9. A thermal detector (lOd) according to claim 8 further including a third sensor (32) disposed adjacent the first (16) and the second (17) sensors.

10. A thermal detector (10c,d) according to any of claims 4 to 9 wherein the second (17) sensor comprises a layer of pyroelectric material (20) disposed between a first (22) and a second (24) electrode.

11. A thermal detector (10c,d) according to claim 9 or claim 10 wherein the third (32) sensor comprises a layer of pyroelectric material (20) disposed between a first (22) and a second (24) electrode.
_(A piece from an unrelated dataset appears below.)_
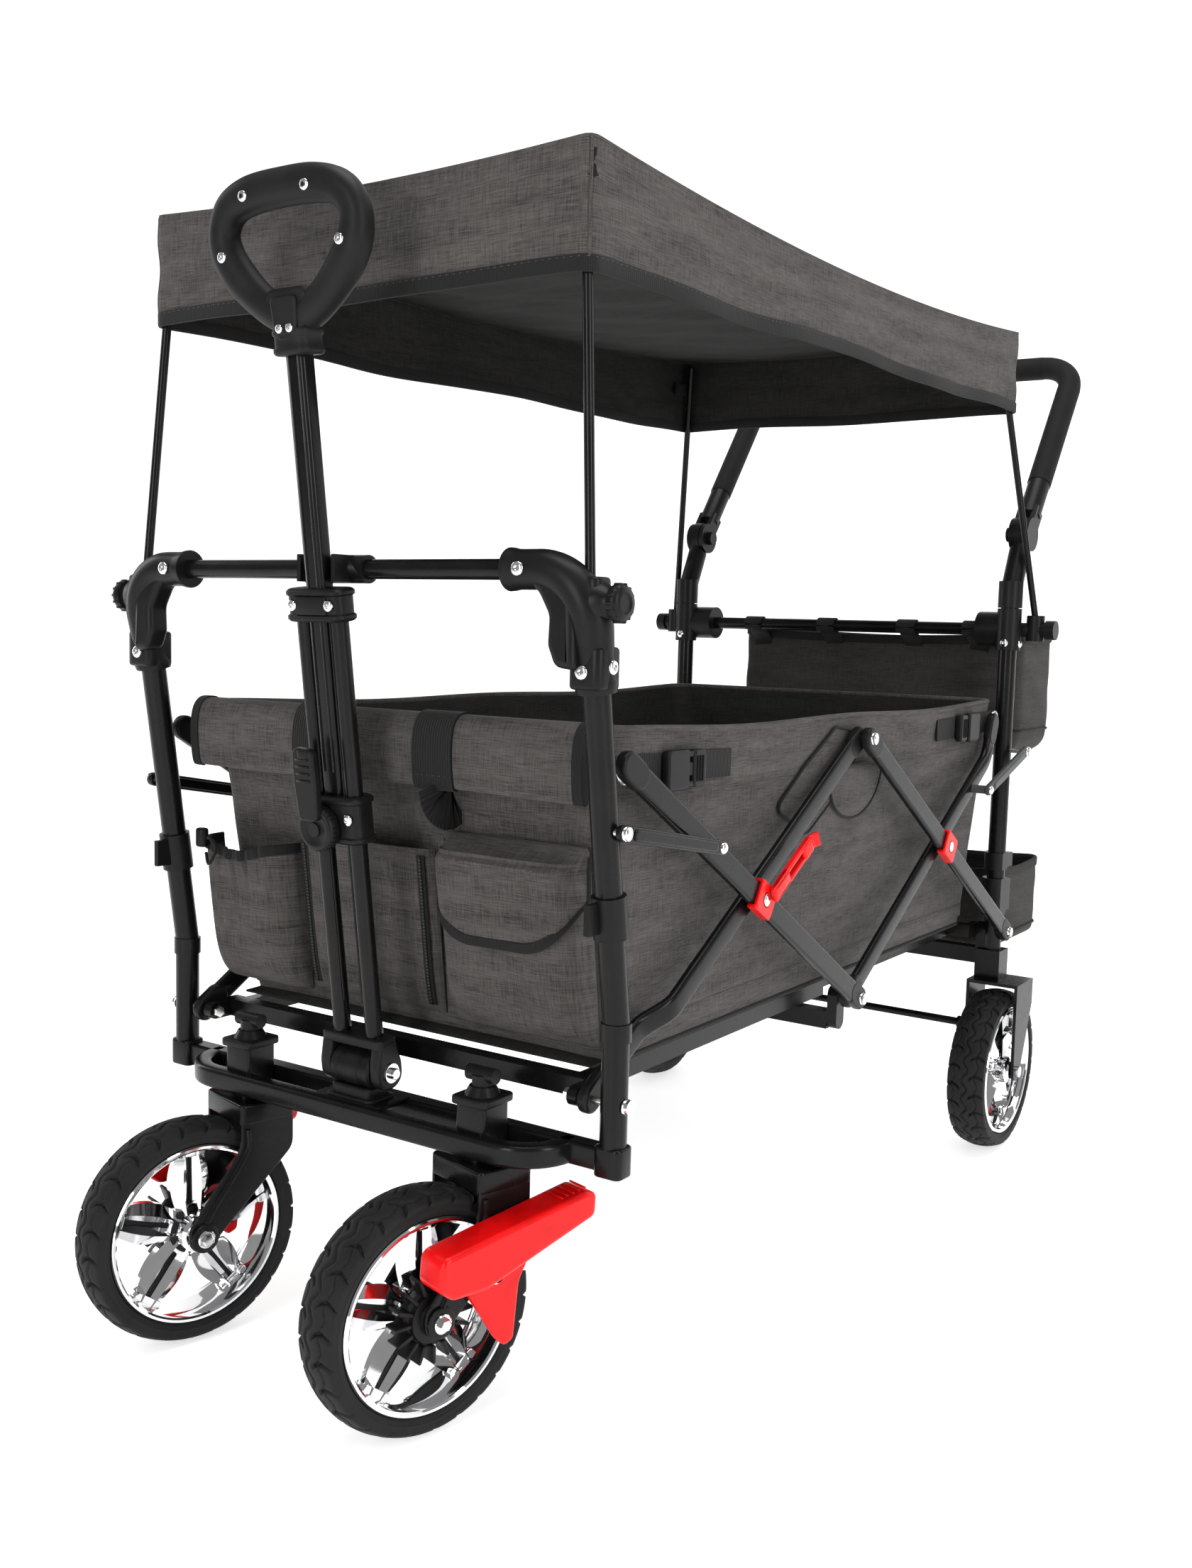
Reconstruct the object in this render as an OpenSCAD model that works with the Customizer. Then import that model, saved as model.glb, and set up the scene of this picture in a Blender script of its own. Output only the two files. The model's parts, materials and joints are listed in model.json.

12. A thermal detector (10b,d) according to any of claims 3 to 11 wherein the first thermal radiation filter (28) is a pass-band interference filter.

13. A thermal detector (10b,d) according to any of claims 8 to 12 wherein the second thermal radiation filter (30) is a pass-band interference filter.

14. A thermal detector (10b,d) according to claim 12 wherein the first thermal radiation filter (28) has a pass-band centred at approximately 9.5 micrometers.

15. A thermal detector (lOd) wherein according to claim 13 wherein the second thermal radiation filter (30) has a pass-band centred at approximately 3.5 micrometers.

16. A thermal detector (10a,b,c,d) according to any preceding claim including alerting means which, in use, alerts a user that thermal radiation has been detected.

17. A thermal detector (10a,b,c,d) according to claim 16 wherein the alerting means includes an LED.

18. A thermal detector (10a,b,c,d) according to claim 16 or claim 17 wherein the alerting means includes means for generating an audio signal.

19. A thermal detector (10a,b,c,d) according to any preceding claim, further including a power supply means for powering the device.

20. A thermal detector (10a,b,c,d) according to claim 19, wherein the power supply means is a battery.

21. A method of detecting thermal radiation using the thermal detector (10) claimed in any of claims 1 to 20, the method including the steps of: scanning the thermal detector across an area thought to include a source of thermal radiation, such that an intermittent signal is obtained as the source of thermal radiation is focussed on the sensor, and alerting a user if such a source has been detected.